The further contention that section 13 of the supplement of 1862 is unconstitutional scarcely requires a passing notice.. The right to trial by jury is not guaranteed by the constitution in every case. The language of section 6 of article 1 is : “ Trial by jury shall be as heretofore and the right thereof remain inviolate.” In Moore v. Houston, 3 S. & R. 169, an act providing for fines-inflicted for breach of military duty, without right to trial by jury, was adjudged constitutional. So, also, trial of contested elections by the court: Ewing v. Filley, 43 Pa. 384, and summary convictions: Byers v. Com., 42 Pa. 89. See also Rhines v. Clark, 51 Pa. 96; Haines v.
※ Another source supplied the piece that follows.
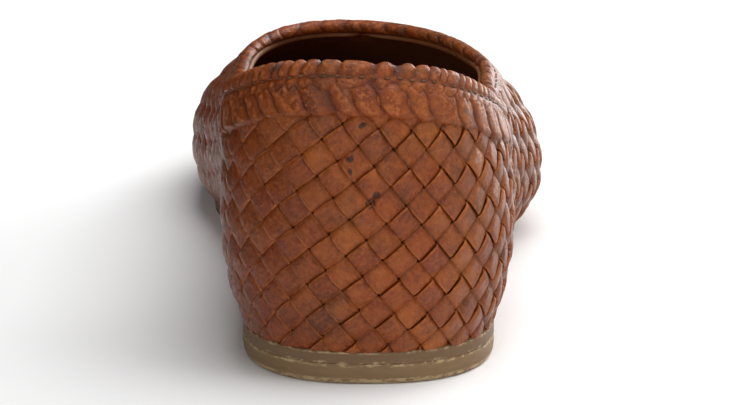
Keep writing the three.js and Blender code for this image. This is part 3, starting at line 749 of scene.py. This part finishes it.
def shown_stretches(first_family):
    """Stretches of every strip that lie between sole and collar. A strip that reaches the
    back seam is followed across it from the outer leg, and left out on the inner one."""
    numbers = np.arange(-LATTICE_SPAN, LATTICE_SPAN)
    along = np.arange(-LATTICE_SPAN * STEPS_PER_CROSSING, LATTICE_SPAN * STEPS_PER_CROSSING + 1)
    along = along / STEPS_PER_CROSSING
    middle = numbers[:, None] + 0.5
    flat = lattice(middle, along) if first_family else lattice(along, middle)
    # Where each strip's straight line crosses the line of the back seam
    start = FIRST_START - SEAM if first_family else SECOND_START + SEAM
    seam_x = middle * DIAMOND + start
    which, turn, climb = from_flat(across_seam(flat))
    at = on_last(which, turn, climb)
    cover = mix(COLLAR_COVER, THROAT_COVER, smooth((at[..., 1] - THROAT_START) / THROAT_EASE))
    shown = (climb > -SOLE_TUCK) & (at[..., 2] < top_line(at) - cover)
    past, inner_leg = flat[..., 1] < SEAM, flat[..., 0] < 0
    followed = (np.abs(seam_x) > 1) & (np.abs(seam_x) < QUARTER_GIRTH + 2 * DIAMOND)
    shown &= ~(past & (inner_leg | ~followed | (seam_x < 0)))
    shown &= ~(inner_leg & followed & (seam_x < 0))
    stretches = []
    for number, row in zip(numbers, shown):
        edges = np.flatnonzero(np.diff(np.concatenate([[0], row.astype(int), [0]])))
        for begin, end in edges.reshape(-1, 2):
            if end - begin > STEPS_PER_CROSSING // 2:
                stretches.append((number, along[max(0, begin - 1):end + 1]))
    return stretches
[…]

Levin, 51 Pa. 412. Generally speaking, the legislature may provide any system of settlement or trial Avithout coming in conflict Avith the provision of the constitution, if trial by jury did not exist, in such case, theretofore: Van Swartow v. Com., 24 Pa. 131, and cases above-cited. This is such a case.
The decree striking off the judgment is reversed and wholly set aside at the costs of the defendants, and said judgment is fully reinstated.